L’enjeu éditorial, en plus de la sortie du film, était aussi de profiter de l'attention portée sur l’affaire et de faire atterrir les personnes qui allaient se renseigner sur le procès sur le site de Mediapart. « On a certes écrit énormément sur l’affaire. Mais arriver sur un dossier de 160 articles, ça peut décourager ». La rédaction et les équipes marketing et produit ont donc pensé une approche multimédia pour toucher un large public : un grand format interactif, des chroniques vidéos du procès, un quiz ludique, et une offre d’abonnement spéciale. « On sait que le pic médiatique va se concentrer sur le mois de janvier, mais nous, on voulait pouvoir accompagner le procès jusqu’au réquisitoire en avril. Grâce à ces différents formats, on a réussi à maintenir l’intérêt sur le long terme », précise la directrice du marketing.

Ce dispositif de Mediapart vise aussi à contrer la stratégie de défense médiatique de l’ancien président, qui s’appuie sur un récit de persécution judiciaire et politique. « On sait que beaucoup de gens mélangent les affaires ou n’ont plus en tête les premiers épisodes.

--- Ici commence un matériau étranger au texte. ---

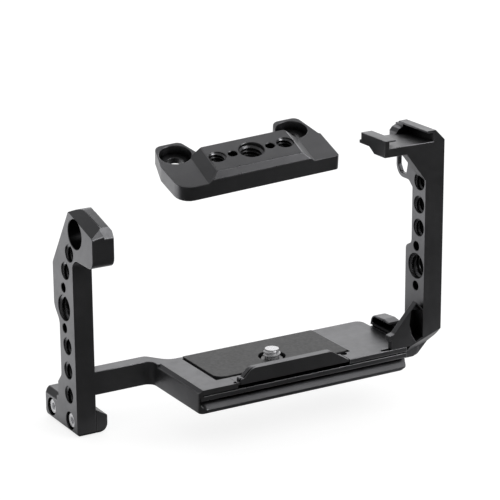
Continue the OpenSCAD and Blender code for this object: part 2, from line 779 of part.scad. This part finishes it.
module front_stop() {
    face_t = 0.4;
    line_w = 0.8;
    body_y0 = near_y + 0.2;
    color(black) on_screw_axis() difference() {
        union() {
            along_y(near_y, near_y + face_t) stop_outline(0);
            // Groove along the slanted ends, behind the face
            along_y(near_y + face_t - eps, near_y + face_t + line_w + eps) stop_outline(0.6);
            along_y(near_y + face_t + line_w, stop_back_y) stop_outline(0);
            // Flat body, set back under the lip
            translate([stop_body_x0, body_y0, band_z + stop_gap])
                cube([stop_body_x1 - stop_body_x0, stop_body_y1 - body_y0, base_h - band_z - stop_gap]);
            translate([stop_body_x0, near_y + 3, band_z])
                cube([stop_body_x1 - stop_body_x0, stop_body_y1 - near_y - 3, base_h - band_z]);
        }
        for (x = stop_screw_x)
            translate([x, stop_screw_y, band_z - over])
                cylinder(h = base_h - band_z - 0.3 + over, d = stop_fix_d + 2 * play);
    }
}

module stop_screws() {
    color(steel) on_screw_axis()
        for (x = stop_screw_x)
            translate([x, stop_screw_y, stop_fix_seat]) mirror([0, 0, 1])
                socket_screw(base_h - stop_fix_seat - 0.6, stop_fix_d, stop_fix_head_d, stop_fix_d);
}

// ---- Base pad ----

module base_pad() {
    color(dark) on_screw_axis() translate([0, 0, pad_floor]) difference() {
        linear_extrude(pad_t)
            polygon(outline([
                [pad_x0, pad_y0, 4], [pad_x1, pad_y0, 2], [pad_x1, pad_y1, 0.6], [pad_x0, pad_y1, 0.6]]));
        translate([screw_to_left, screw_y, -over]) cylinder(h = pad_t + 2 * over, d = screw_pocket_d);
    }
}

// ---- Camera screw and the clip that keeps it in the base ----

clip_seat_z = pad_top - 0.6 - clip_t - 0.3;
head_room_z = screw_head_h + screw_lift + 0.2;
neck_d = screw_d - 1.4;

module camera_screw() {
    top = base_h + screw_proud;
    color(steel) difference() {
        union() {
            translate([0, 0, head_under_z - screw_head_h]) cylinder(h = screw_head_h, d = screw_head_d);
            translate([0, 0, head_under_z - eps]) cylinder(h = clip_seat_z - head_under_z + eps, d = screw_d);
            translate([0, 0, clip_seat_z - eps]) cylinder(h = clip_t + 0.2 + 2 * eps, d = neck_d);
            translate([0, 0, clip_seat_z + clip_t + 0.2]) cylinder(h = top - 0.6 - clip_seat_z - clip_t - 0.2,
                                                                   d = screw_d);
            translate([0, 0, top - 0.6]) cylinder(h = 0.6, d1 = screw_d, d2 = screw_d - 1.2);
        }
        // Slot for a coin
        translate([-screw_head_d, -0.8, head_under_z - screw_head_h - over])
            cube([2 * screw_head_d, 1.6, 1.2 + over]);
    }
}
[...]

Il fallait donc une narration claire, accessible, et qui ne laisse pas place à la confusion », explique-t-elle. Car au-delà du procès, la rédaction s’inscrit avec ce projet dans une démarche plus large de journalisme d’investigation à impact. « Ce projet, c’est l’incarnation de ce que doit être Mediapart : un média citoyen, participatif, qui remet l’information au centre du débat public ».